Foto noturna de drone feita Victor Carnevale da região da Penha
Penha à noite (Victor Carnevale/Arquivo pessoal)

A Penha e Inhaúma seguem encantando os moradores da região, assim como o fotógrafo Victor Carnevale, nascido e criado em Olaria, que há cinco anos vem registrando, com suas câmeras e drones, imagens maravilhosas da região. Vale conferir parte desse acervo no seu perfil do Instagram @victor.carnevale.

Terminamos o texto lembrando que os subúrbios ainda têm muitas histórias incríveis a serem reveladas, escritas e divulgadas.

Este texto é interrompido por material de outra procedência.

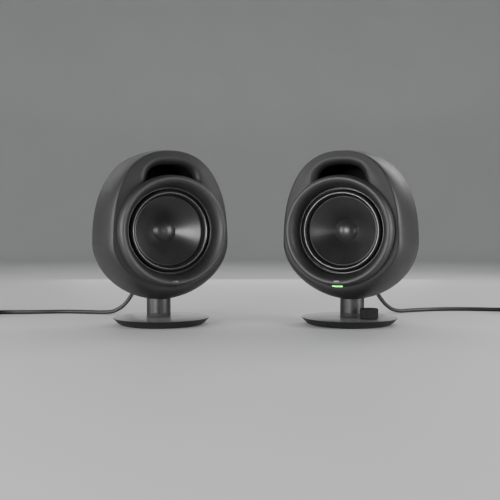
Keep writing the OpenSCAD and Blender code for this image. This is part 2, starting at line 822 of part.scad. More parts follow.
wound_coil(link_center);  // link_coil
link_plug();
relief(right);  // power_relief
cord(right, power_points, power_tail);  // power_cord
wound_coil(power_center);  // power_coil
power_plug();
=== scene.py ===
import json
import math

import bmesh
import bpy
from mathutils import Matrix, Vector
from mathutils.geometry import delaunay_2d_cdt


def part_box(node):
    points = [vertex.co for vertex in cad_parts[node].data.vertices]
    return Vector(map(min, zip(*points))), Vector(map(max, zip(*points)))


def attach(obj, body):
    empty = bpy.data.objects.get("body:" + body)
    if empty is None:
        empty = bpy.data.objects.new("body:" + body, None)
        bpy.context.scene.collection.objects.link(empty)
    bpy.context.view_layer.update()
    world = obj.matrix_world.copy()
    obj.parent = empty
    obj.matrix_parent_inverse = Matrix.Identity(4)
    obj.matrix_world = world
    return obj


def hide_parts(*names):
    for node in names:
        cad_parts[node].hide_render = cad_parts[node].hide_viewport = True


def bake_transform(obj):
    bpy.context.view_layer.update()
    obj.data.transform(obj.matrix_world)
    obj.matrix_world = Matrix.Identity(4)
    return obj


# The looks of a pair of desktop speakers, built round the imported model. Lengths are in
# millimetres until a piece is made, and a speaker's own frame has its foot's centre at the
# origin and faces -Y.

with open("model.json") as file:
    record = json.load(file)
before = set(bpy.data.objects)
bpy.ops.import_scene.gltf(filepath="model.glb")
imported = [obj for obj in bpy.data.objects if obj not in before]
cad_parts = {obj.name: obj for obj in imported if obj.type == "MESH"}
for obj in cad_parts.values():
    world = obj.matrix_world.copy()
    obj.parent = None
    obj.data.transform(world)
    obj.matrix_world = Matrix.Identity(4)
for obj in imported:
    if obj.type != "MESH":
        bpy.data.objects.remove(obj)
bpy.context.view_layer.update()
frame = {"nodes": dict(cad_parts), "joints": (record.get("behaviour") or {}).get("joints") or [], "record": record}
record = frame["record"]
MM = 0.001
LEFT, RIGHT = -1, 1
SIDES = ((LEFT, "left"), (RIGHT, "right"))

# ---- Where things are, from the frame ----

mounts = {m["name"]: Vector(m["pos_m"]) / MM for m in record["mounts"]}
joints = {j["name"]: j for j in frame["joints"]}
foot_center = mounts["right_foot_base"]
tilt = joints["right_tilt"]
toe_in = math.atan2(abs(tilt["axis"][1]), abs(tilt["axis"][0]))
driver_z = sum(corner.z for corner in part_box("right_bezel_ring")) / 2 / MM
foot_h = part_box("right_foot")[1].z / MM
knob_low, knob_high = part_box("volume_knob")
knob_mid = (knob_low + knob_high) / 2 / MM
knob_top = knob_high.z / MM


def speaker(side):
    """A speaker's own frame."""
    return (Matrix.Translation((side * foot_center.x, foot_center.y, 0))
            @ Matrix.Rotation(-side * toe_in, 4, "Z"))


def driver(side):
    """A frame on the driver's axis: X across, Y up, Z forwards."""
    return (speaker(side) @ Matrix.Translation((0, 0, driver_z))
            @ Matrix.Rotation(math.pi / 2, 4, "X"))


BACKWARDS = Matrix.Rotation(-math.pi / 2, 4, "X")
FORWARDS = Matrix.Rotation(math.pi / 2, 4, "X")
pivot = speaker(RIGHT).inverted() @ (Vector(tilt["pos_m"]) / MM)
knob_place = speaker(RIGHT).inverted() @ Vector((knob_mid.x, knob_mid.y, 0))


def make_camera():
    data = bpy.data.cameras.new("camera")
    camera = bpy.data.objects.new("camera", data)
    bpy.context.scene.collection.objects.link(camera)
    distance, height, aside, down = 892.2, 107.1, -6.7, 1.05
    camera.location = Vector((aside, foot_center.y - distance, height)) * MM
    camera.rotation_euler = (math.radians(90 - down), 0, 0)
    data.sensor_width = 36
    data.lens = 52.56
    data.clip_start = 0.01
    bpy.context.scene.camera = camera


make_camera()

# ---- Materials ----

def grey(value):
    return (value, value, value)


def noise(tree, place, scale, detail=2.0, stretch=None):
    made = tree.nodes.new("ShaderNodeTexNoise")
    made.inputs["Scale"].default_value = scale
    made.inputs["Detail"].default_value = detail
    if stretch:
        mapping = tree.nodes.new("ShaderNodeMapping")
        mapping.inputs["Scale"].default_value = stretch
        tree.links.new(place.outputs["Object"], mapping.inputs["Vector"])
        tree.links.new(mapping.outputs["Vector"], made.inputs["Vector"])
    else:
        tree.links.new(place.outputs["Object"], made.inputs["Vector"])
    return made


def span(tree, source, low, high):
    """Maps the middle of a noise to a range of values."""
    made = tree.nodes.new("ShaderNodeMapRange")
    made.inputs["From Min"].default_value = 0.3
    made.inputs["From Max"].default_value = 0.7
    made.inputs["To Min"].default_value = low
    made.inputs["To Max"].default_value = high
    tree.links.new(source.outputs["Fac"], made.inputs["Value"])
    return made


def material(name, color, rough, metal=0.0, vary=0.12, rough_vary=0.05, patch=40.0,
             grain=0.35, grain_scale=1500.0, depth=0.00005, stretch=None, sheen=0.0,
             glow=0.0, spec=0.5):
    """A surface whose colour and roughness drift over patches of a few centimetres, with a fine
    grain on it. stretch draws the grain out along an axis, as brushing does."""
    made = bpy.data.materials.new(name)
    made.use_nodes = True
    tree = made.node_tree
    shader = tree.nodes["Principled BSDF"]
    shader.inputs["Metallic"].default_value = metal
    shader.inputs["Specular IOR Level"].default_value = spec
    shader.inputs["Sheen Weight"].default_value = sheen
    place = tree.nodes.new("ShaderNodeTexCoord")
    broad = noise(tree, place, patch, 4.0)
    tint = tree.nodes.new("ShaderNodeValToRGB")
    dark, light = tint.color_ramp.elements
    dark.position, light.position = 0.3, 0.7
    dark.color = [c * (1 - vary) for c in color] + [1]
    light.color = [c * (1 + vary) for c in color] + [1]
    tree.links.new(broad.outputs["Fac"], tint.inputs["Fac"])
    tree.links.new(tint.outputs["Color"], shader.inputs["Base Color"])
    gloss = span(tree, broad, max(rough - rough_vary, 0.03), rough + rough_vary)
    tree.links.new(gloss.outputs["Result"], shader.inputs["Roughness"])
    fine = noise(tree, place, grain_scale, 2.0, stretch)
    bump = tree.nodes.new("ShaderNodeBump")
    bump.inputs["Strength"].default_value = grain
    bump.inputs["Distance"].default_value = depth
    tree.links.new(fine.outputs["Fac"], bump.inputs["Height"])
    tree.links.new(bump.outputs["Normal"], shader.inputs["Normal"])
    if glow:
        shader.inputs["Emission Color"].default_value = (*color, 1)
        shader.inputs["Emission Strength"].default_value = glow
    return made


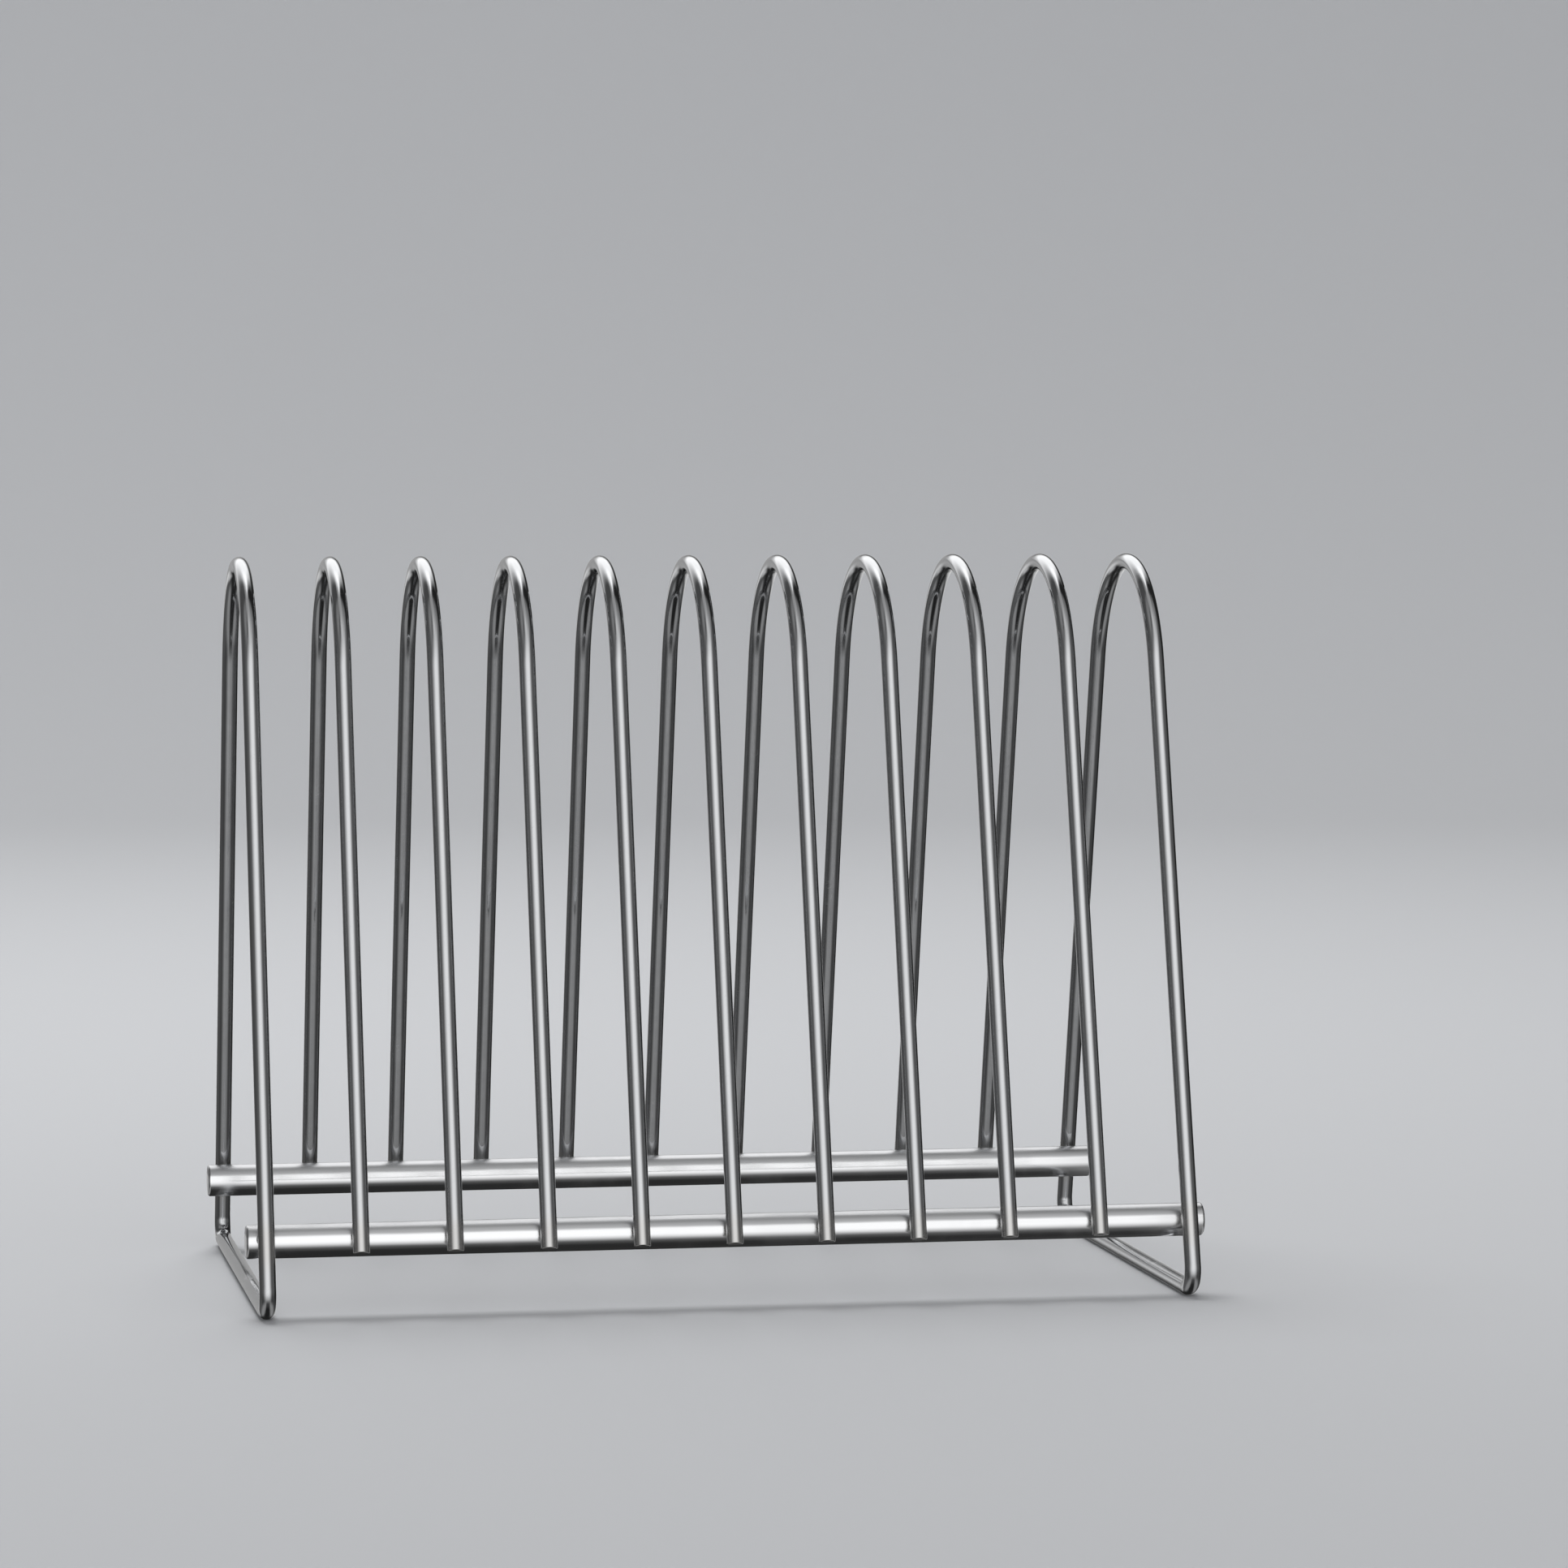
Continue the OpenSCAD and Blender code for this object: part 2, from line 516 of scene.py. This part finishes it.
def cut_off(mesh, run, ring, station):
    """The flat face at a bar's end, with its own part of the run map."""
    face = mesh.faces.new(ring)
    face.smooth = False
    for loop in face.loops:
        offset = loop.vert.co - station.middle
        outwards = offset.dot(station.out) - CUT_MAP_SHIFT * station.out_r
        loop[run].uv = (outwards, station.along + offset.dot(station.side))


def rounded_ends(stations, edge_r):
    """The same bar with the edges of both cut ends rounded off."""
    head = rounded_edge(stations[0], stations[1], edge_r)
    tail = rounded_edge(stations[-1], stations[-2], edge_r)
    return head + stations[1:-1] + tail[::-1]


def rounded_edge(end, neighbour, edge_r):
    """The sections of one end's rounded edge, from the cut face inwards."""
    inwards = (neighbour.middle - end.middle).normalized()
    sections = []
    for k in range(EDGE_STEPS + 1):
        angle = math.pi / 2 * k / EDGE_STEPS
        depth = edge_r * (1 - math.cos(angle))
        cut = edge_r * (1 - math.sin(angle))
        middle = end.middle + inwards * depth
        sections.append(Station(middle, end.out, end.side, end.out_r - cut, end.side_r - cut, end.along))
    return sections


def make_object(name, mesh, material):
    """Turns a finished mesh into an object of the scene."""
    mesh.normal_update()
    data = bpy.data.meshes.new(name)
    mesh.to_mesh(data)
    mesh.free()
    data.materials.append(material)
    made = bpy.data.objects.new(name, data)
    bpy.context.scene.collection.objects.link(made)
    return made


def add_piece(name, mesh, material, node):
    """Makes a piece that stands for a CAD node and rides on the rack's one body."""
    piece = make_object(name, mesh, material)
    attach(piece, "root")
    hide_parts(node)


# ---------------------------------------------------------------------------------------------
# Hoops
# ---------------------------------------------------------------------------------------------

CUT_EDGE_R = 0.4 * MM

# The wire's radius shrinks by this share in the middle of a foot bend.
FOOT_SQUEEZE = 0.02


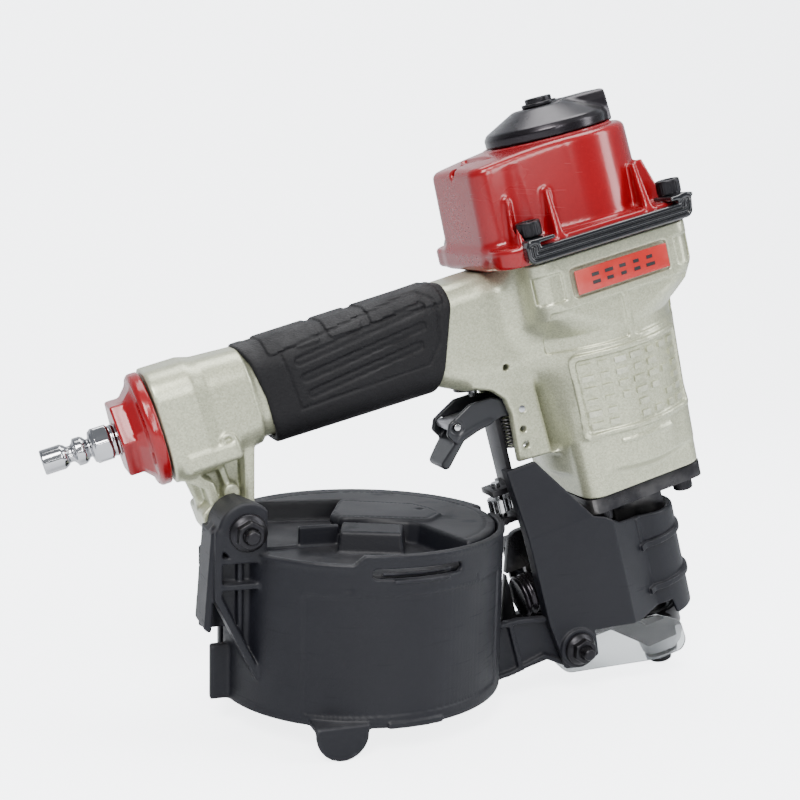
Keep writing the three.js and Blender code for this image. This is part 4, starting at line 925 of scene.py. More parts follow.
def magazineShape(x, y, z):
    d = drum
    radius, angle = drumPlaces(x, y)
    outer, wall = d["radius"], d["wall"]
    arc = angle * outer
    u, w = driveOf(x, z)
    rim = along(x, [-300, -175.2, -171.4, -80], [d["lowRim"], d["lowRim"], d["rim"], d["rim"]])
    nearSide = np.where(angle < 0, np.maximum(angle + 0.02, -angle - math.pi * 0.98) * outer,
                        np.abs(y - d["y"]) + 1)
    outside = raised(radius - outer, slab(z, rim - 2.2, rim + 3), 0.5)
    shell = both(np.maximum(outside, (outer - wall) - radius), slab(z, d["floor"], rim), 0.5)
    near = np.radians
    recess = roundedRect(arc - near(-84.3) * outer, z - 39.6 - (arc - near(-84.3) * outer) * 0.012, 47.6,
                         23.6, 1.2)
    away = only(radius > outer - 2.0)
    shell = inset(shell, recess + away, 0.6)
    shell = inset(shell, np.hypot(arc - near(-112.5) * outer, z - 65.6) - 1.5 + away, 0.5)
    shell = inset(shell, roundedRect(arc - near(-58.4) * outer, z - 65.4, 0.7, 1.7, 0.6) + away, 0.4)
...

E também agradecendo ao generoso convite que recebi dos amigos Thiago Gomide e Mônica Bittencourt para apresentar um quadro semanal na Rádio Roqette Pinto, chamado “Rio de Histórias”. Neste espaço, podemos contar, todas as quartas-feiras, um pouco mais das curiosidades e histórias da nossa cidade.

Aproveitamos para lembrar que o próprio Elton Medeiros iniciou sua carreira, aos 17 anos, tocando na Orquestra Juvenil de Estudantes que se apresentava na Rádio Roquette-Pinto. Assim como seu parceiro Nelson Sargento apresentou, junto ao compositor Agenor de Oliveira, o programa “Eles têm história para contar”, na mesma rádio no ano de 2010.